> **EXERCISE AIM**
Take the data below and write out exactly the lines from the one with "Model this object" through the one with "from FreeCAD import"; omit every other line.

- - - - - - -

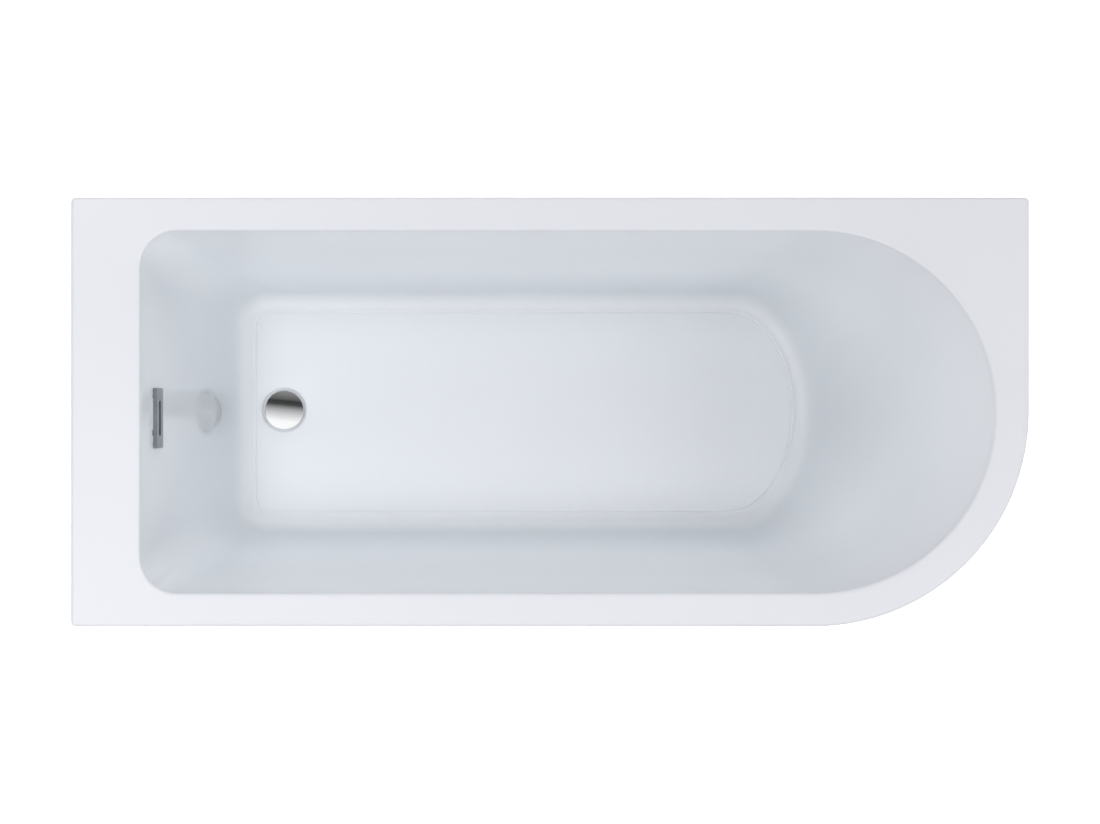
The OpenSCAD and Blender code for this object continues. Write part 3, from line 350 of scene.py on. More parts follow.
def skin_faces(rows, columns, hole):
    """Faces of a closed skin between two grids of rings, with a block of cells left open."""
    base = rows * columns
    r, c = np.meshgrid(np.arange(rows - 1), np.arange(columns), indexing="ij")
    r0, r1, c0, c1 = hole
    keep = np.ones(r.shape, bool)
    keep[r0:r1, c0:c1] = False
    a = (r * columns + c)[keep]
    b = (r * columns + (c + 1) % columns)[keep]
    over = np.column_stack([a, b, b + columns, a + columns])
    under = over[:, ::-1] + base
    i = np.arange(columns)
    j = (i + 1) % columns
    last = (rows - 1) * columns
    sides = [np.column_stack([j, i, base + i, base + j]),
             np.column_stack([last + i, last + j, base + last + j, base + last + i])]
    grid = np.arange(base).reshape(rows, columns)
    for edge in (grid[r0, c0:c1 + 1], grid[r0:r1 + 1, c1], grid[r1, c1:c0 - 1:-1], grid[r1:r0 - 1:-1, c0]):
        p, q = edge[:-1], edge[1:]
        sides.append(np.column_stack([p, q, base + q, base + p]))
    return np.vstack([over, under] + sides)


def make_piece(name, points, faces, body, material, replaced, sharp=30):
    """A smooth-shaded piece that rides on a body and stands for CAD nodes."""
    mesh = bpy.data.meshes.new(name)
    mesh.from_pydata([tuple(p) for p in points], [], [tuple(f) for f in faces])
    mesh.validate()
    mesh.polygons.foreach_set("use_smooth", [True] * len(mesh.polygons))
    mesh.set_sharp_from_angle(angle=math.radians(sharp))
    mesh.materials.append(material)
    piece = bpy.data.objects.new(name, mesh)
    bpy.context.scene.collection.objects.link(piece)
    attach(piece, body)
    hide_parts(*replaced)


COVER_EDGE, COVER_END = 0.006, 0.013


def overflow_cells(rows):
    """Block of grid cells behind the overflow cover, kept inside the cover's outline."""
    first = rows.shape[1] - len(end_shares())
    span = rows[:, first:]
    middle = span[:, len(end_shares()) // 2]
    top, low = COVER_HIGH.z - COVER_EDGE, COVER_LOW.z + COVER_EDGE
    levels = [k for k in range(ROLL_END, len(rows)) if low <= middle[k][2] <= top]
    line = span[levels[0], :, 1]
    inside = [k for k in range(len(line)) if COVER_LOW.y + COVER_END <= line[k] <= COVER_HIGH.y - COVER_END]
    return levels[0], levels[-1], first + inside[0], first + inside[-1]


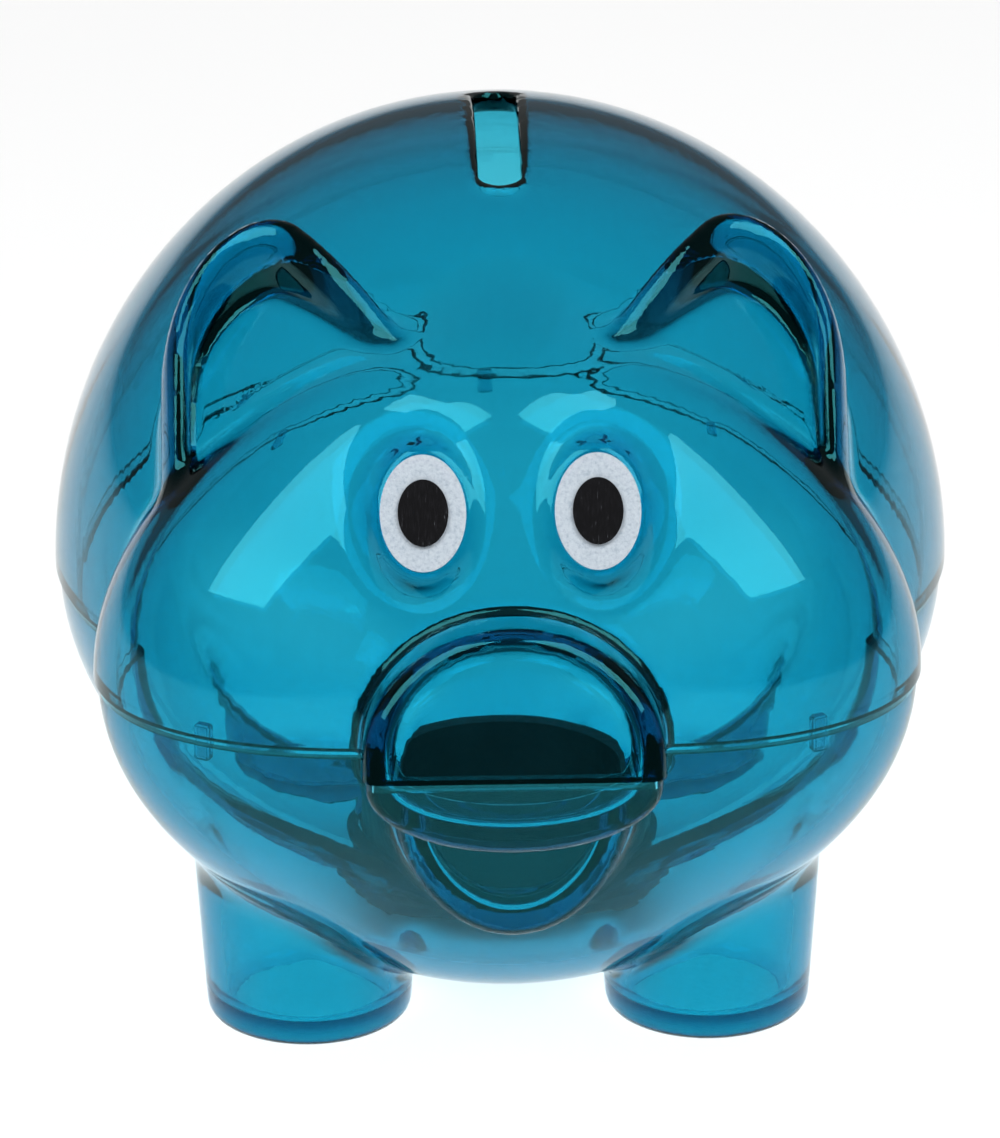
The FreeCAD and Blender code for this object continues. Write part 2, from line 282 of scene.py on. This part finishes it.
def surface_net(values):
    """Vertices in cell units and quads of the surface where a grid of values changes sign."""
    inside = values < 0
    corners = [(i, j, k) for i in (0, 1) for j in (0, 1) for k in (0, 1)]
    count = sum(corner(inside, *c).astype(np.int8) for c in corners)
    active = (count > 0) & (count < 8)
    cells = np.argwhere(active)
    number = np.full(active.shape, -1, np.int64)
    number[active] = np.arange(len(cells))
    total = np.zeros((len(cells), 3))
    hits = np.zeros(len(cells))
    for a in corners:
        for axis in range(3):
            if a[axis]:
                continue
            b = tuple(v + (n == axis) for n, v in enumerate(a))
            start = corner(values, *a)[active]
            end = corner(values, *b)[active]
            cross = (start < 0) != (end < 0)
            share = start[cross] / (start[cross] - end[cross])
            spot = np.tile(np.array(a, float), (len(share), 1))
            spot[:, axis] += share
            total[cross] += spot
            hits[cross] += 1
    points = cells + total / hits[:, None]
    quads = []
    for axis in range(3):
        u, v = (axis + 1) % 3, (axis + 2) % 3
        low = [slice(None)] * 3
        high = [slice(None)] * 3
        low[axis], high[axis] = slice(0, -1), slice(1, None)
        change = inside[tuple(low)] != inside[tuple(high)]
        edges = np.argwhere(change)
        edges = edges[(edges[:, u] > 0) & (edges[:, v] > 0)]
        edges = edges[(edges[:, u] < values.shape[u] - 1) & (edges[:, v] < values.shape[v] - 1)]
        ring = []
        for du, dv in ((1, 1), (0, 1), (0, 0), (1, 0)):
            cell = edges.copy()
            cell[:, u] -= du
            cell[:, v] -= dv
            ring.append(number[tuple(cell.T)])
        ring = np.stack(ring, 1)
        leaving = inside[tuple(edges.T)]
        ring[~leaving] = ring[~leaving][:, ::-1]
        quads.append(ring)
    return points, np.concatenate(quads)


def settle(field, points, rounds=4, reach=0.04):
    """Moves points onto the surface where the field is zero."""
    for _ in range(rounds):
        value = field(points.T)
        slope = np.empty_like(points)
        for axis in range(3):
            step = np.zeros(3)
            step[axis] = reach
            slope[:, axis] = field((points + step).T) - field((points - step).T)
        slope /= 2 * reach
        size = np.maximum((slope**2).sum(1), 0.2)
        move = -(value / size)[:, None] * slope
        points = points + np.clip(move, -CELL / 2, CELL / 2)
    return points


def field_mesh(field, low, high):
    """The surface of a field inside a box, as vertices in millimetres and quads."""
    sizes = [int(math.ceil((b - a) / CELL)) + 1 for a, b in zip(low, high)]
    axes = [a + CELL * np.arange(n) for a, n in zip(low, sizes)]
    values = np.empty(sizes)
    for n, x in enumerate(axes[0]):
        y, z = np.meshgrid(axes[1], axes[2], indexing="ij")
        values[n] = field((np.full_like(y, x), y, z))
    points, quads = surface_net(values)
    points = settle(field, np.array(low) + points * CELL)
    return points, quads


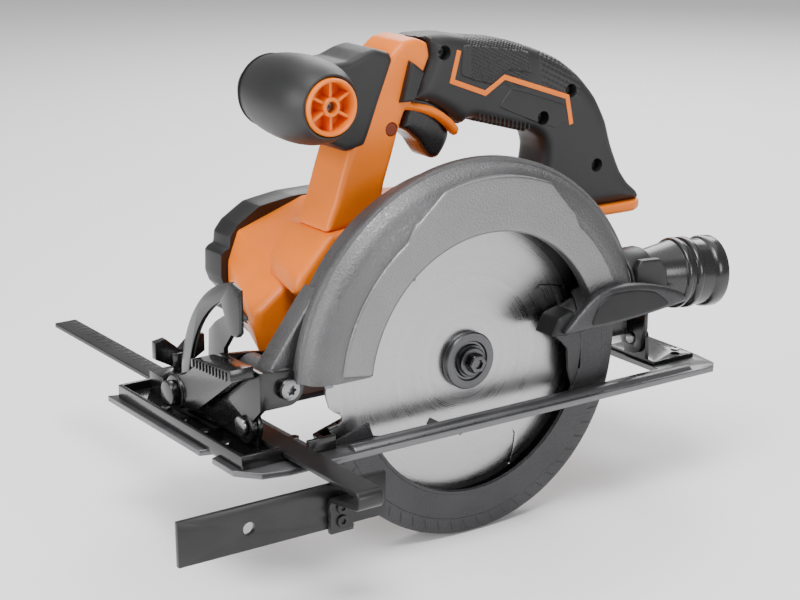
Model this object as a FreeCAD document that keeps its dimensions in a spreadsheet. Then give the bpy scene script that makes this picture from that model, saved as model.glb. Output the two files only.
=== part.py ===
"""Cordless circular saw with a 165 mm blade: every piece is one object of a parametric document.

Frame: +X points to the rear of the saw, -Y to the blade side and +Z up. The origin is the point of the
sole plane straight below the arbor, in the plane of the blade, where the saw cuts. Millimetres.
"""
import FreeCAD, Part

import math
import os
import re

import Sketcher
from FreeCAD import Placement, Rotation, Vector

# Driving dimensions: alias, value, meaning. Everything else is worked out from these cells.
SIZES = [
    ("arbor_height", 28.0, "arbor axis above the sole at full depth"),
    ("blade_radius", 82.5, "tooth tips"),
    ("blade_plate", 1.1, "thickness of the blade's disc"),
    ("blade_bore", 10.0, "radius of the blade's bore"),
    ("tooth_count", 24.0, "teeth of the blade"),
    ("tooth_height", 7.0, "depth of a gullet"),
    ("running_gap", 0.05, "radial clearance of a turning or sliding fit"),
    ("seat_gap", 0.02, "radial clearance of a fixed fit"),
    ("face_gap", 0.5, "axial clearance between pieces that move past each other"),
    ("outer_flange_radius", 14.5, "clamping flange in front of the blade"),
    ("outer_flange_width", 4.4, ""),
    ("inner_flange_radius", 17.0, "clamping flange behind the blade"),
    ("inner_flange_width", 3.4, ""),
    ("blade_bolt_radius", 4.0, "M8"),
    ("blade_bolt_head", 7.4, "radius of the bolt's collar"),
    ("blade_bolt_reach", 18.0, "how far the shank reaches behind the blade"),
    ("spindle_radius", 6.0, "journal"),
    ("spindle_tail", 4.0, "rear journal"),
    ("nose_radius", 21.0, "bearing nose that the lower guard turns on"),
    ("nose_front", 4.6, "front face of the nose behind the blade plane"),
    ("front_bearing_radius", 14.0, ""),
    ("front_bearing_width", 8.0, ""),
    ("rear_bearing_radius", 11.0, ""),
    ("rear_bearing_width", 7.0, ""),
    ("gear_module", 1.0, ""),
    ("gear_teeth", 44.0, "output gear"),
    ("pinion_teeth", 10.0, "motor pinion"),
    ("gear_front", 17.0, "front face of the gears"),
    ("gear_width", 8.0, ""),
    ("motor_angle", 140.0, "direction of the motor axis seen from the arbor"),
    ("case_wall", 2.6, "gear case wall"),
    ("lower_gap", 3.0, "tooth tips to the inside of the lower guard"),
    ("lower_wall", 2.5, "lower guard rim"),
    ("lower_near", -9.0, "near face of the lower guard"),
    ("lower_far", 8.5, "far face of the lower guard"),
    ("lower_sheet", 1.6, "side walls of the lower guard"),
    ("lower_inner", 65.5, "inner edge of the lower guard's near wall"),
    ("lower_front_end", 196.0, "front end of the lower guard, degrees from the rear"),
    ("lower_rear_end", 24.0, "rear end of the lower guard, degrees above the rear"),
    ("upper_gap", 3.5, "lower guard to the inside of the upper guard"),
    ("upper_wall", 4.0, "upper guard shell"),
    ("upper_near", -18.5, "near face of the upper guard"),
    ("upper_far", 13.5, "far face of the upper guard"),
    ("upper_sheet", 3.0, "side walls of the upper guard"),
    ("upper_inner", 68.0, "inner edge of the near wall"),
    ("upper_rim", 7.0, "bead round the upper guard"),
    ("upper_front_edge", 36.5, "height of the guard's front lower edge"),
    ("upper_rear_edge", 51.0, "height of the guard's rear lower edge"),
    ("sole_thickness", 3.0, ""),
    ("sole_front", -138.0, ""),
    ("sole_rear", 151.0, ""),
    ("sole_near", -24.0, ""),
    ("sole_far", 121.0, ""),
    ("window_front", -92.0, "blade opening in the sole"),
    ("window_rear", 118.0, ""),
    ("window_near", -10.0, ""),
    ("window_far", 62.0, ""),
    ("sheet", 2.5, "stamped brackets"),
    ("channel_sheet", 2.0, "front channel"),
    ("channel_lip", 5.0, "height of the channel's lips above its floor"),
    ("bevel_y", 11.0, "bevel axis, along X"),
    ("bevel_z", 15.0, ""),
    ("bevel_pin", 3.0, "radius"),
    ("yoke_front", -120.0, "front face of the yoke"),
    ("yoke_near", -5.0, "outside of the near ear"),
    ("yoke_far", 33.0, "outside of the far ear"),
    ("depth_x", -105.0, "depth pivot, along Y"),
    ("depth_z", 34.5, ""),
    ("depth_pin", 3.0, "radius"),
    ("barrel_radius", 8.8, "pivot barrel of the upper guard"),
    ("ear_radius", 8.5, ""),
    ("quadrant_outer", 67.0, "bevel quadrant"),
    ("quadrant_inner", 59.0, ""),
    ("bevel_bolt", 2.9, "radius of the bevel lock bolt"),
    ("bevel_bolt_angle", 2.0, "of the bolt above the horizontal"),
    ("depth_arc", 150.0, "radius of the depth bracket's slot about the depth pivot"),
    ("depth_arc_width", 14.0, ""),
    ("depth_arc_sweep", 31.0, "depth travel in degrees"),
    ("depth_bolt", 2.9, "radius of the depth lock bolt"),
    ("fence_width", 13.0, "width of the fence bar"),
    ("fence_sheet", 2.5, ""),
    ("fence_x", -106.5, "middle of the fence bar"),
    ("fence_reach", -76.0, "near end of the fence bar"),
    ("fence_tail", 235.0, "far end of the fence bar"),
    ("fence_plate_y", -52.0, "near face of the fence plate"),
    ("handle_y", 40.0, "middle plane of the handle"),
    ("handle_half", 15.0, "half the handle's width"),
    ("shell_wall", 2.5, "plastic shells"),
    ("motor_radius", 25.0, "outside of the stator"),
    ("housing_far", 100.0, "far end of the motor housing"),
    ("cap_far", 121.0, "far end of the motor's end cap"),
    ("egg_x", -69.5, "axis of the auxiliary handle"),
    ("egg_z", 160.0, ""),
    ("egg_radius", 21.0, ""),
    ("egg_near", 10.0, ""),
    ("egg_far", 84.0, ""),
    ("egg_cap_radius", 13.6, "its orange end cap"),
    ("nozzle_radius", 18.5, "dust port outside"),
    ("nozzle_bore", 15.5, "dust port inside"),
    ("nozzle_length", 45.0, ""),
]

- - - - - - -

> **EXERCISE ANSWER**
Model this object as a FreeCAD document that keeps its dimensions in a spreadsheet. Then give the bpy scene script that makes this picture from that model, saved as model.glb. Output the two files only.
=== part.py ===
"""Cordless circular saw with a 165 mm blade: every piece is one object of a parametric document.

Frame: +X points to the rear of the saw, -Y to the blade side and +Z up. The origin is the point of the
sole plane straight below the arbor, in the plane of the blade, where the saw cuts. Millimetres.
"""
import FreeCAD, Part

import math
import os
import re

import Sketcher
from FreeCAD import Placement, Rotation, Vector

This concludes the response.